One of the highlights of this year's Edinburgh Television Festival was a Doctor Who masterclass run by two Scots, the show's executive producer and lead writer, Steven Moffat, and the Timelord's sexy sidekick, Karen Gillan. Mr Moffat is a post-modern storyteller par excellence, with no political agenda. But Doctor Who is a perfect example of what Gordon Brown called the social union in action. It's a national institution turned contemporary craze which transfixes every corner of these islands - and it's written by a Scot and made in Wales.
But when you leave behind the inter-galactic wormholes and weeping stone angels and enter the real world, the BBC's claim to be a social adhesive falls apart somewhat. For the last ten days or so, a protest has been building on the internet as a result of an extraordinary outburst of intolerance on Any Questions, the flagship Radio 4 current affairs show.
One of the panellists who caused the most offence was Baroness Ruth Deech, a former governor of the corporation. The other was polemicist Douglas Murray. The panellists were discussing the release of the man convicted of the Lockerbie bombing when Deech launched into her rant.
She used the "subsidy junkie Jocks" line that last got an airing from Kelvin MacKenzie, the former editor of the Sun and Jeremy Clarkson, who also writes for that paper. Both men specialise in provoking a response through contrived outrageousness - Baroness Deech, however, is an academic and lawyer best known for chairing the Human Fertilisation & Embryology Authority.
She said: "It's been very embarrassing for the rest of us.… if Scotland wants to be independent, OK, be my guest, go ahead, do what you want and please take back with you all the Scottish politicians - there's so many of them, starting with Blair and Brown and Campbell. Take them all back, and off you go. And go off on your own, because actually we're all subsidising them I think, by way of benefits and all sorts of reasons."
Her co-panellist Murray went further. He styles himself "Britain's only neo-conservative" and is much in demand on the TV couch circuit and in the opinion pages of British and American newspapers.
He said: "There is not very much to do if you are the Scottish Justice Secretary in a devolved Scottish Assembly. You can at least read the one important bit of news that comes across your desk in the last five years."The most galling thing is this pretend, horrible, charade building in Edinburgh called the Scottish Parliament and the horrible charade politicians who inhabit it and who occasionally crawl out of the darkness and explain something to the rest of us, as if we've never thought of moral questions before."
He went on to describe Kenny MacAskill and Alex Salmond as "horrible grandstanding, Mickey Mouse politicians," and mocked suggestions that the Scots were a compassionate people.
If Britain really was one nation under the flag, it didn't seem that way in the Birmingham suburb from where the show was broadcast. These were not the comments of maverick oddballs.

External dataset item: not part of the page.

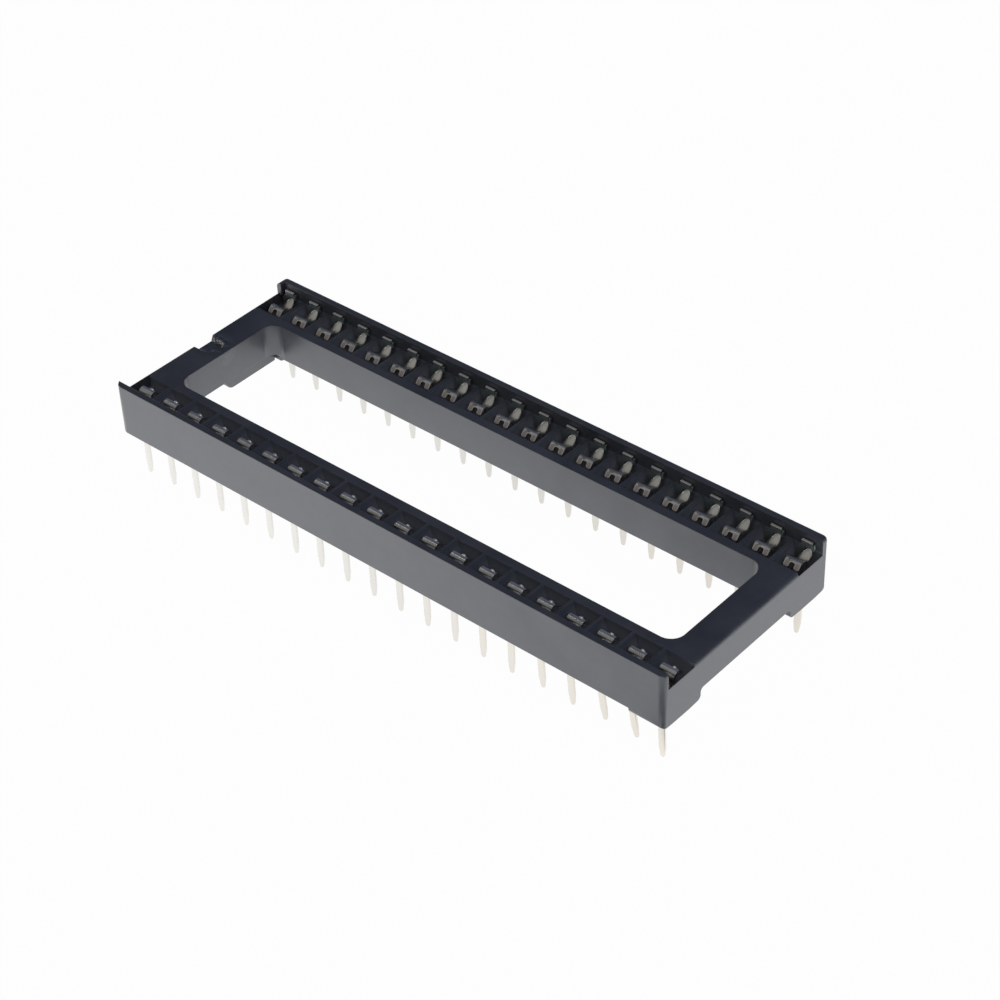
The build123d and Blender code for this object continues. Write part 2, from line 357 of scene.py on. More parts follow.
@dataclass(frozen=True)
class TinPlate:
    """Matte-bright tin plate over stamped copper alloy strip.

    It reads as a soft silver-grey metal with a faint cream cast, cloudy in its gloss.
    """

    bright: str = "#d0cec7"
    dull: str = "#c3c0b8"
    cloud_mm: float = 0.8  # cloudy patches in the plating
    cloud_stops: Pair = (0.35, 0.60)
    gloss_span: Pair = (0.3, 0.7)
    roughness: Pair = (0.27, 0.31)
    blade_roughness: float = 0.55
    # the middle of each tine's face, drawn darker and browner
    tine_middle_tone: str = "#a49a98"
    # the outer blade, drawn darker and cooler than the rest of the strip: painted shade
    blade: str = "#98a09f"
    top_edge_highlight: str = "#e4e3e0"  # the blade's top edge, drawn paler: painted highlight
    # the tails, drawn darker than the rest of the strip: painted shade
    tail: str = "#bcbab6"
    tail_end_painted_light: str = "#d0cbc2"  # the tails near the plain end, drawn paler: painted light
    # Each band is where a shade starts and where it is full, in mm.
    blade_band: Pair = (8.00, 8.08)  # outwards
    highlight_band: Pair = (4.04, 4.07)  # upwards
    tail_band: Pair = (0.3, -0.1)  # downwards
    end_band: Pair = (-2.0, 22.0)  # towards the plain end
    row_half: float = 24.13  # from the middle of a row to its last contact, in mm
    pitch_half: float = 1.27
    tine_box: tuple[Pair, ...] = ((0.41, 0.19), (6.40, 0.20), (3.20, 0.35))  # see tine_mask
    tine_core: float = 0.65  # share of the box in which a tine's darker middle is full

    def build(self) -> bpy.types.Material:
        """Build the material.

        Returns:
            The material of the contacts.
        """
        material, tree = new_material("tin_plated_strip")
        place = add_node(tree, "ShaderNodeTexCoord").outputs["Object"]
        cloud = add_node(
            tree,
            "ShaderNodeTexNoise",
            {"Scale": 1 / (self.cloud_mm * MM), "Detail": 1.0, "Roughness": 0.5},
            {"Vector": place},
        )
        colour = add_node(tree, "ShaderNodeValToRGB", {}, {"Fac": cloud.outputs["Fac"]})
        dullest, brightest = self.cloud_stops
        set_ramp(colour, [(dullest, linear(self.dull)), (brightest, linear(self.bright))])
        gloss = add_node(
            tree,
            "ShaderNodeMapRange",
            {
                "From Min": self.gloss_span[0],
                "From Max": self.gloss_span[1],
                "To Min": self.roughness[0],
                "To Max": self.roughness[1],
            },
            {"Value": cloud.outputs["Fac"]},
        )
        axes = add_node(tree, "ShaderNodeSeparateXYZ", {}, {0: place}).outputs
        out = add_node(tree, "ShaderNodeMath", {"operation": "ABSOLUTE"}, {0: axes["Y"]})
        blade, edge, below, plain_end = (
            add_node(
                tree,
                "ShaderNodeMapRange",
                {"From Min": start * MM, "From Max": full * MM},
                {"Value": source},
            ).outputs["Result"]
            for source, (start, full) in (
                (out.outputs[0], self.blade_band),
                (axes["Z"], self.highlight_band),
                (axes["Z"], self.tail_band),
                (axes["X"], self.end_band),
            )
        )
        dulled = add_node(
            tree,
            "ShaderNodeMix",
            {"data_type": "FLOAT", NUMBER_B: self.blade_roughness},
            {FACTOR: blade, NUMBER_A: gloss.outputs["Result"]},
        )
        end_tails = add_node(
            tree, "ShaderNodeMath", {"operation": "MULTIPLY"}, {0: below, 1: plain_end}
        )
        tinted = colour.outputs["Color"]
        # painted shade on the blade and tails, a painted highlight on the top edge, painted light
        # on the tails near the plain end
        for mask, shade in (
            (self.tine_mask(tree, place), self.tine_middle_tone),
            (blade, self.blade),
            (edge, self.top_edge_highlight),
            (below, self.tail),
            (end_tails.outputs["Value"], self.tail_end_painted_light),
        ):
            tinted = add_node(
                tree,
                "ShaderNodeMix",
                {"data_type": "RGBA", COLOUR_B: linear(shade)},
                {FACTOR: mask, COLOUR_A: tinted},
            ).outputs[MIXED_COLOUR]
        shader = add_node(
            tree,
            "ShaderNodeBsdfPrincipled",
            {"Metallic": 1.0},
            {"Base Color": tinted, "Roughness": dulled.outputs[0]},
        )
        add_node(tree, "ShaderNodeOutputMaterial", {}, {"Surface": shader.outputs["BSDF"]})
        return material

    def tine_mask(
        self, tree: bpy.types.NodeTree, place: bpy.types.NodeSocket
    ) -> bpy.types.NodeSocket:
        """Mark the middle of each tine's face, which is drawn darker and browner.

        The box's middles and half sizes are given from the contact's centre along the row,
        outwards and upwards.

        Args:
            tree: The material's node tree.
            place: Object coordinates.

        Returns:
            A socket that is 1 on the rubbed spots and 0 elsewhere.
        """
        axes = add_node(tree, "ShaderNodeSeparateXYZ", {}, {0: place}).outputs
        shifted = add_node(
            tree, "ShaderNodeMath", {"operation": "ADD", 1: self.row_half * MM}, {0: axes["X"]}
        )
        along = add_node(
            tree,
            "ShaderNodeMath",
            {"operation": "PINGPONG", 1: self.pitch_half * MM},
            {0: shifted.outputs[0]},
        )
        out = add_node(tree, "ShaderNodeMath", {"operation": "ABSOLUTE"}, {0: axes["Y"]})
        sources = (along.outputs[0], out.outputs[0], axes["Z"])
        sides = [
            (source, middle, half, self.tine_core * half)
            for source, (middle, half) in zip(sources, self.tine_box)
        ]
        return box_mask(tree, sides)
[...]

The audience cheered, applauded and laughed with Deech and Murray. The BBC has yet to apologise for the offence caused.
Politicians need no protection of course, and everyone is entitled to his or her opinion. But I would have expected the panellists on Any Questions to be reasoned and well-informed - this was the aural terrain more often inhabited by "shock jocks".
It went further than attacking Salmond, MacAskill or the devolved settlement. It was Scotophobia writ large. Can you imagine a show getting away with similar comments about the Irish Dil? Would it be acceptable to describe the mayor of London as "crawling out of the darkness"? It would be unthinkable because, from a metropolitan perspective, Boris presides over the centre of the universe. Edinburgh and Scotland, however, are on the dark side.
Compare the silence here to the blanket coverage, in England and Scotland, of any anglophobic incident during the World Cup finals. Where are the phone-in shows devoted to Scotophobia?
Given that just over 80 per cent of the population of the UK resides in England, it is perhaps understandable that the prejudices of the majority will be indulged, even on Radio 4. Those prejudices are well documented: Two polls by YouGov, one in 2007 and another earlier this year, showed that around two-thirds of English people think Scotland is subsidised by the rest of the UK. Only 12 per cent of Scots agree.
There is an alternative view of Scottish-English power relations that is very seldom heard on "national" talk shows: it would included the fact that Scotland is entitled to 95 per cent of the oil revenues that have made Britain rich these last 30 years. There is the 1970s government-commissioned McCrone Report which predicted an independent Scotland could become fabulously wealthy. It was classified and kept secret for 30 years. There is the fact that the official government statistics agency GERS shows Scotland in surplus by 1.3 billion in 2008-9. We can argue the details but we never get the chance because a consensus appears to have been manufactured suggesting that Scotland is the poor, ignorant sponger up north.
It's difficult to see how the BBC, so heavily weighted towards the UK's largest centre of population, can tell two opposing stories at once.As a national glue, it's getting a bit tacky.
Another event at the Television Festival this week encouraged participants to "build your own BBC". Perhaps the highly centralised corporation should take a tip from the Baroness and allow its Scottish arm to go it alone. We can still get Doctor Who, like dozens of other nations around the world.